Who services the loan after a partial purchase on a distressed note?

A single professional servicer handles the unified loan for both parties. The servicer collects all borrower payments, distributes proceeds per the agreed waterfall, maintains the authoritative payment ledger, and manages borrower communications. Dual servicing—where each party manages their own slice—creates disputes and regulatory exposure.

What happens if the borrower defaults again after a partial purchase?

The purchase agreement must specify who controls the foreclosure decision, how costs are allocated between original holder and partial buyer, and what decision thresholds trigger joint action. Without pre-agreed default governance, a re-default creates a dispute between the two note parties at the worst possible moment. Consult a qualified attorney when drafting these provisions—rules vary by state.

Can the original note holder modify the loan after selling a partial interest?

Only if the purchase agreement grants that right unilaterally. Most well-drafted agreements require consent of both parties for material modifications (term extensions, rate changes) and allow the controlling-interest party to approve minor accommodations (short payment deferrals). Undefined modification rights create deadlock when a borrower workout is most time-sensitive.
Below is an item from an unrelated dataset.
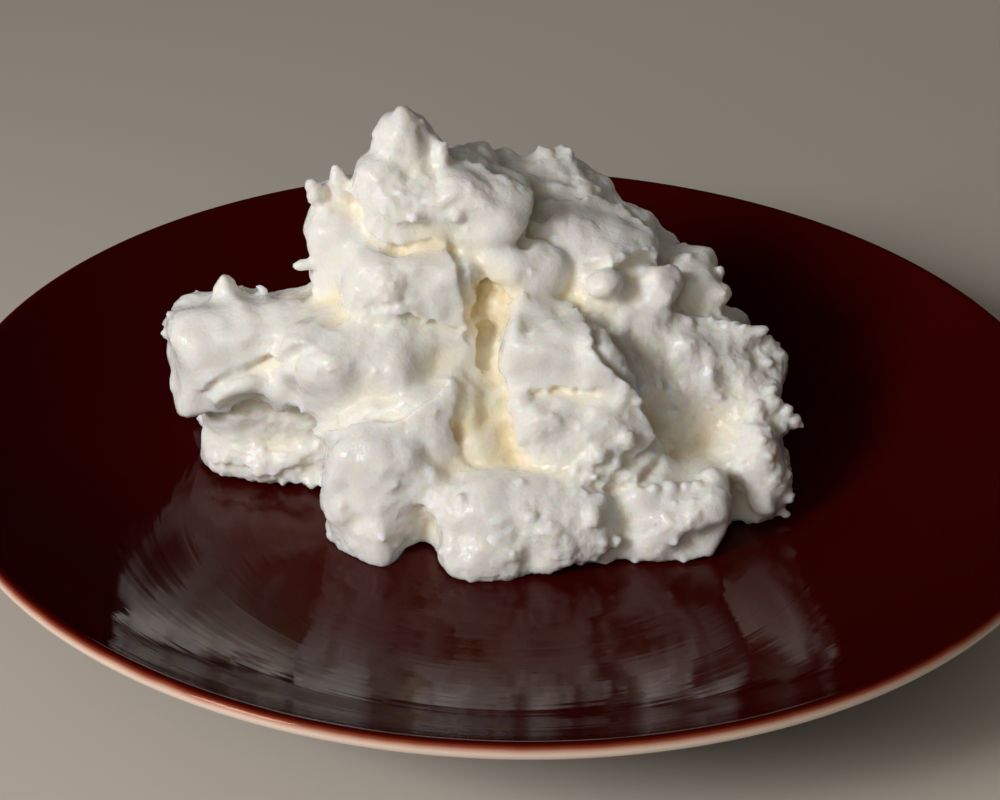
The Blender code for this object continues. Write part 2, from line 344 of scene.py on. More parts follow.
# %% [markdown]
# ## The heap's main forms
#
# The solid already has every spoonful, peak and hollow, but its faces are 2 to 3 mm wide. A voxel
# remesh gives an even, closed mesh of small faces, and a few rounds of smoothing take the corners off.
# What is left is the heap as if cream had been poured over it, which the next steps work up again.
#
# Some chunks are set in first. They square off the crown, the pit and the middle slab, which the
# solid's wide faces blunt, fill the valley and the feet at the front left, and round the underside of
# the left spoonful. Each is a centre and half sizes in millimetres, turns about X, Y and Z in degrees,
# and how boxy it is: 2 is an ellipsoid, and 6 is nearly a box.

# %% Chunks to set in
FORMS = {
    "crown_left": ((-23.2, 10, 65.5), (4.8, 5, 4.2), (0, 0, 0), 3.0),
    "crown_front": ((-17, 7.5, 61), (8.5, 4.5, 6), (0, 0, 0), 3.0),
    "small_tooth": ((-12.8, 10.5, 69.5), (1.5, 1.8, 3.6), (12, 6, 0), 2.2),
    "wedge_sheet": ((-4.5, 9.5, 62), (7.6, 6.5, 2.6), (0, 30, 0), 4.0),
    "pit_chunk": ((-1.5, 7, 52.5), (5.5, 4.5, 3.4), (0, 22, 0), 3.0),
    "pit_right": ((4.5, 8, 49), (5, 4.5, 6), (0, 10, 0), 3.0),
    "slab_plane": ((7.6, -2.2, 40), (9.4, 7.4, 5.6), (14, 16, 0), 6.0),
    "front_left_side": ((-13.8, -11.8, 26), (4.7, 4.3, 9.5), (0, -8, 0), 2.3),
    "valley_floor": ((-8, -7, 27.5), (3, 3.6, 8), (0, 0, 0), 2.2),
    "front_left_heel": ((-10.5, -14, 20), (3.4, 3.4, 3.6), (0, 0, 0), 2.3),
    "front_left_join": ((-14.5, -17, 19.5), (4.2, 3.4, 5.5), (0, 0, 0), 2.4),
    "front_left_foot": ((-24, -18.3, 11.5), (6.5, 4.2, 5.5), (0, 0, -37), 4.0),
    "front_foot": ((-4, -24.2, 11.5), (7.5, 4.6, 4.5), (0, 0, 0), 3.0),
    "left_hang": ((-48, -2.2, 30.5), (5.2, 3.4, 3.9), (0, -10, 0), 2.8),
    "left_hang_right": ((-41.4, -1.8, 29.5), (3.2, 3, 3.8), (0, 0, 0), 2.6),
}
print("chunks:", len(FORMS))

# %% Helpers for meshes
# How far one round of smoothing moves a point towards the middle of its neighbours.
EASE_SHARE = 0.5


def add_remesh(piece, size):
    remesh = piece.modifiers.new("remesh", "REMESH")
    remesh.mode = "VOXEL"
    remesh.voxel_size = size


def add_ease(piece, times):
    """Smooths the mesh, the given number of times."""
    ease = piece.modifiers.new("ease", "SMOOTH")
    ease.factor = EASE_SHARE
    ease.iterations = times


def rows_of(items, name):
    """One row of three numbers for each item, read from the setting of that name."""
    flat = np.empty(len(items) * 3, np.float32)
    items.foreach_get(name, flat)
    return flat.reshape(-1, 3).astype(float)


def points_of(mesh):
    """The vertices' positions, in metres."""
    return rows_of(mesh.vertices, "co")


def normals_of(mesh):
    """The way out of the surface at each vertex."""
    return rows_of(mesh.vertex_normals, "vector")


print("points of the quark's solid:", len(points_of(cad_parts["quark"].data)))

# %% Helpers for lumps
CHUNK_DETAIL = 4


def unit_sphere(detail):
    """A small round mesh of radius 1 as points and triangles."""
    bm = bmesh.new()
    bmesh.ops.create_icosphere(bm, subdivisions=detail, radius=1.0)
    points = np.array([vert.co for vert in bm.verts])
    faces = np.array([[vert.index for vert in face.verts] for face in bm.faces])
    bm.free()
    return points, faces


def chunk(centre, half, turn, boxy):
    """A sphere drawn out to a rounded box and turned about X, Y and Z, as points in mm and triangles."""
    points, faces = unit_sphere(CHUNK_DETAIL)
    points = points / (np.abs(points) ** boxy).sum(1, keepdims=True) ** (1 / boxy) * np.array(half)
    tip = np.array(Euler([math.radians(angle) for angle in turn]).to_matrix())
    return points @ tip.T + np.array(centre), faces


def joined(name, lumps):
    """One mesh of many lumps, each given as points in mm and triangles."""
    starts = np.cumsum([0] + [len(points) for points, _ in lumps])
    points = np.concatenate([points for points, _ in lumps]) * MM
    faces = np.concatenate([faces + start for (_, faces), start in zip(lumps, starts)])
    mesh = bpy.data.meshes.new(name)
    mesh.from_pydata(points.tolist(), [], faces.tolist())
    return mesh


def mesh_of_lumps(name, shapes, detail):
    """Each shape is a centre in mm and a 3x3 matrix that forms the sphere."""
    points, faces = unit_sphere(detail)
    lumps = [(points @ np.array(shape).T + np.array(centre), faces) for centre, shape in shapes]
    return joined(name, lumps)


def join_mesh(piece, mesh):
    """Adds a mesh's faces to a piece."""
    bm = bmesh.new()
    bm.from_mesh(piece.data)
    bm.from_mesh(mesh)
    bm.to_mesh(piece.data)
    bm.free()
    bpy.data.meshes.remove(mesh)


print("faces of a chunk:", len(unit_sphere(CHUNK_DETAIL)[1]))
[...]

Is a partial purchase on a distressed note legal in all states?

Partial purchase structures are used in private mortgage transactions nationally, but state-specific rules govern assignment validity, required disclosures, and foreclosure rights. Consult a qualified attorney before structuring any partial purchase transaction. This content is informational only and does not constitute legal advice.


This content is for informational purposes only and does not constitute legal, financial, or regulatory advice. Lending and servicing regulations vary by state. Consult a qualified attorney before structuring any loan.